Les séparations, la découverte du secret familial amènent une confusion entre son réel
et la réalité du monde extérieur. N’ayant pu se construire par lui-même avec un idéal
du moi puissant, voire tyrannique, la personne devient la proie de conflits internes.
La pulsion de mort se délie de la pulsion de vie afin de stopper le mal être. La mort
organique procure à la personne la fi n de la souffrance psychique.
« Être ou ne pas être » de Shakespeare demeure très présent. On tourne autour du
problème pour l’exprimer sans jamais le dire. J.Lacan souligne que, dans la cure, on ne
l’exprime jamais frontalement, et comme l’inconscient cache, le sens du mot « suicide »
se doit d’être interrogé inlassablement.
La preuve du tabou est faite. Nous le voyons dans les idées reçues sur le suicide, et sur
les réactions face à ce vocable.


BRISER CE TABOU ?
Nous observons au travers d’évènements récents à quel point la parole se libère davantage.
De la sorte, la littérature et bien d’autres arts encore, s’autorisent aujourd’hui à « briser le
tabou ». En effet, les artistes et autres penseurs usent librement du mot suicide.
La question du suicide vient également soulever le positionnement de notre discipline.
La crise suicidaire se distingue par le versant du soin à apporter, dans la mesure où cela
s’avère encore possible.
Pour autant, la psychanalyse ne demeure-t-elle pas la science du moi libre de choix ?
Dans la société, certains se positionnent en libre arbitre prônant le suicide comme d’un
droit inaliénable.
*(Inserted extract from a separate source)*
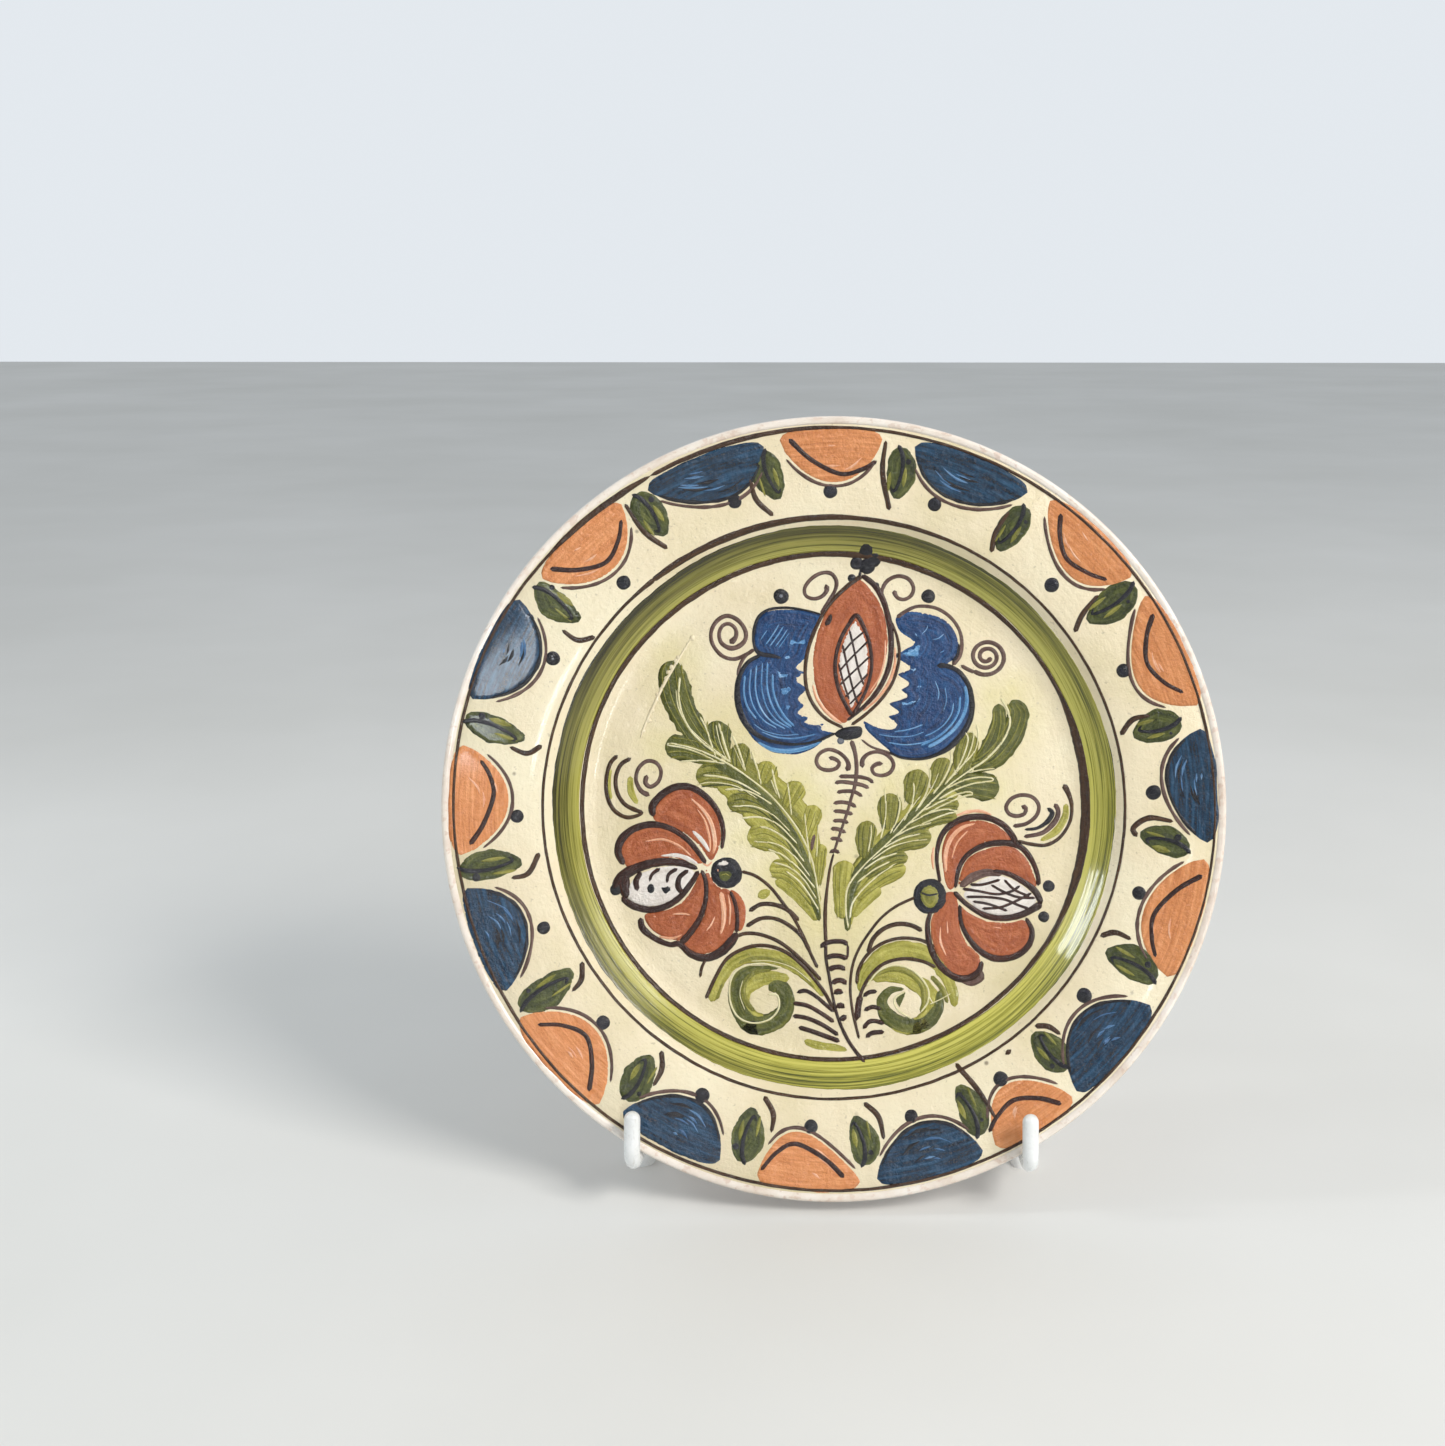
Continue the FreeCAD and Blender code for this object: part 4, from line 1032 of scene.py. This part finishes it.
# --- the right flower ---
peach.marks("""
    27.6,-17.4 27.3,-14 27.7,-11 | 0.5 0.9 0.5; 33,-2.8 37,-1.4 40.4,-1.2 43.6,-2.2 | 0.5 1 1 0.5
""", lift=0.1)
peach.marks("""
    31,-18 31,-13 32.4,-8.8 35.4,-5.8 39,-4.6 | 0.9 1.6 1.7 1.4 0.5;
    32.6,-14.4 34,-10 37,-6.6 | 0.4 0.7 0.4; 29.6,-33 29.6,-37 31.2,-41 | 0.3 0.9 0.4;
    31.4,-31.4 31.6,-35 | 0.3 0.5; 44,-33 46.4,-33.4 | 0.3 0.5
""")
orange.marks("""
    31.4,-22.4 29.8,-14 31,-8 34,-4.8 39,-3.6 44,-4.5 47.5,-7 49,-10 43,-9.6 38,-11.8 35,-15.5 33.6,-21.8;
    34.4,-21.6 36,-15.5 39.5,-12.5 45,-10.8 50,-11.3 53.5,-14.5 55.5,-19 55.6,-22 50,-20 44,-17.8 38,-18.5;
    35,-27.4 38,-29.5 43,-31.4 49,-31.6 52.5,-31 54.5,-34 54,-38 50.5,-41 46,-41.3 41.5,-39.8 38,-36.5
      35.6,-32;
    30.2,-24 33.4,-23.6 34.8,-28 34.9,-33 37,-37.5 40.5,-41 40,-44.5 36.5,-46.5 33,-46 29.5,-42.5 27.3,-37
      26.8,-32 28.4,-27.6
""")
maroon.marks("""
    29.4,-21 28.5,-14 29.6,-8.4 32.6,-4.8 37,-3 42,-2.9 46.5,-4.8 49.2,-7.8 50.2,-10.2 | 0.9 1.1 1.5 1.7
      1.8 1.8 1.7 1.7 1.9;
    33.6,-22.4 34.6,-17 37,-13.2 41.6,-10.6 47,-9.8 51.5,-11 54.6,-14.6 56.3,-19 56.4,-21.6 | 1 1.3 1.4
      1.6 1.8 1.7 1.5 1.3 1.4;
    53,-30.4 54.7,-34 53.7,-38 50,-41 45,-41.7 41,-40 37.6,-36.5 35.3,-32 34.8,-27 | 1 1.5 1.8 1.9 1.9 1.8
      1.5 1.2 1.1;
    26.8,-29 26,-33 26.9,-39 29.6,-43.8 33.4,-46.8 37,-47.2 40,-45.4 41,-42.4 | 1.1 1.4 1.8 2 2 1.9 1.8 1.3;
    44,-17.6 48,-18.3 52.4,-20.6 55.6,-23.2 57.4,-26.6 | 1.2 1.5 1.7 1.9 1.6;
    33.2,-23.4 37,-27 42,-29.9 47,-30.6 52,-29.5 57.4,-26.6 | 1.3 1.3 1.6 1.7 1.9 2
""")
maroon.marks("""
    35.6,-22.6 40,-23.2 45,-24 49,-23.2 51.4,-21.6 | 0.9; 36.6,-24.8 42,-24.8 47,-25.4 51,-27 54,-28 | 0.9;
    43.4,-21.4 47,-23.4 51,-24.8 55.6,-25 | 0.9; 41,-28 46,-27.6 50.4,-25.8 54.6,-23.6 | 0.9;
    37.6,-21.4 41,-21.4 46,-20 | 0.9; 38.4,-26 43,-26.8 48,-28.6 | 0.9; 47,-20 50,-22.8 54,-24.6 | 0.9
""", lift=0.24)
plum.marks("""
    35,-47.7 38.2,-48.5 40.8,-46.9 40.4,-44.9 | 0.8 1.5 1.7 1.2;
    35,-22 38.4,-19.4 42.4,-18 46.4,-18.6 | 1.6 2.4 2.2 1.2
""")
white.marks("""
    35.8,-24 39.4,-20.8 44.6,-18.9 50,-20.2 54.6,-23.6 55.9,-26 52,-28.9 46,-29.9 41,-28.8 37.6,-26.4
""", lift=0.16)
black.marks("26.6,-24.8,4.7,1.06", lift=0.24)
black.marks("24.2,-23.7 26.4,-24.4 28.9,-23.9 | 0.9 1.5 0.9", lift=0.42)
black.marks("59.3,-21.7,1.75; 57.9,-30.1,1.6")
olive.marks("""
    23.7,-24.4 24.6,-22.3 26.5,-21.4 28.6,-22.3 29.5,-24.6 28.8,-27 26.9,-28.3 24.8,-27.3
""", lift=0.36, grid=0.7)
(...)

Comment donc la psychanalyse peut-elle envisager de soigner, voire
de « sauver » le sujet, s’il décide de mourir ?
Nous pouvons nous demander si la psychanalyse peut tout à la fois incarner une discipline
curative, qu’une défenseure du droit de disposer de sa vie ? Tout bien considéré, face
à leurs souffrances physiques et psychiques qui s’entremêlent, ces patients suicidaires,
par exemple en fi n de vie, demeurent-ils tenus de continuer à se battre ou plutôt de fuir
le combat qui s’annonce ?
Cette question subsiste et subsistera finalement, tant l’inconscient se montre insaisissable.

 

PSY CAUSE 89, 2E TRIMESTRE 2024


RÉFÉRENCES
1/ Sigmund Freud, Deuil et mélancolie,1917, Petite biblio Fayot,2011
2/ Georges Minois, Histoire du suicide, 1995, Fayard.
3/ Emile Durkheim, Le suicide,1897, PUF, 2013.